There’s no way solar is currently competitive with conventional commercial power generation, in a fair comparison.
fwiw, we use less power at night, too.
And lets nor forget the additional costs associated with solar.
Because it’s intermittent (and seasonal), there’s a need for backup sources. Utility-scale storage really isn’t here yet but even if it were available, if the solar is outside the tropics there will be significant seasonal variation that’s not going to be solved by storage.
And because it’s low-density and often located far from where it’s used, there’s additional capital cost for transmission lines, as well as significant losses in those lines.
All of these costs should be figured when comparing the cost of solar with fossil-fuel generation, yet they’re often “forgotten” by promoters.

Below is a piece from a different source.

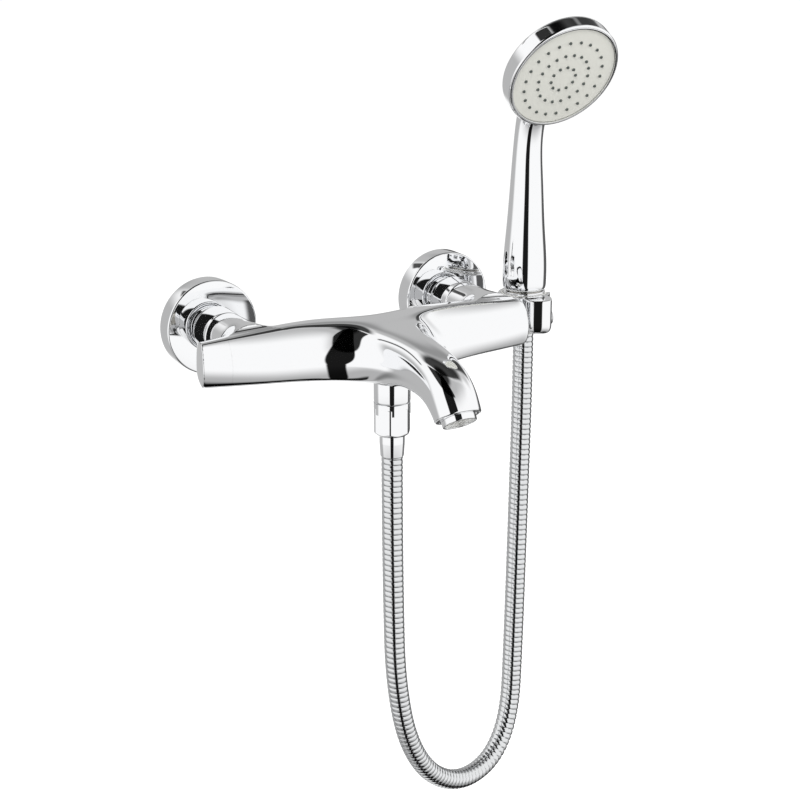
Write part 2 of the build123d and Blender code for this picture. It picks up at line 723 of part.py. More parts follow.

And then there’s nuclear. There’s certainly been advances in nuclear power plant design, and there’d be more if more were being built.
Promoters can be annoying, because even when they tell you the truth it’s often far from the whole truth.
Here in Cali:
1) Get ready the holy ‘Net Metering’ Wars in 2015 – 2016. (Could be a minor issue Prez election 2016.) Right now the power companies must reimburse solar buyers for the excess power generated during the day. At what price of reimbursement (Retail, Wholesale, Low end wholesale) will be the issue. Cali power companies are getting NAILED because with solar day rates are so much higher than night time rates from past pricing models.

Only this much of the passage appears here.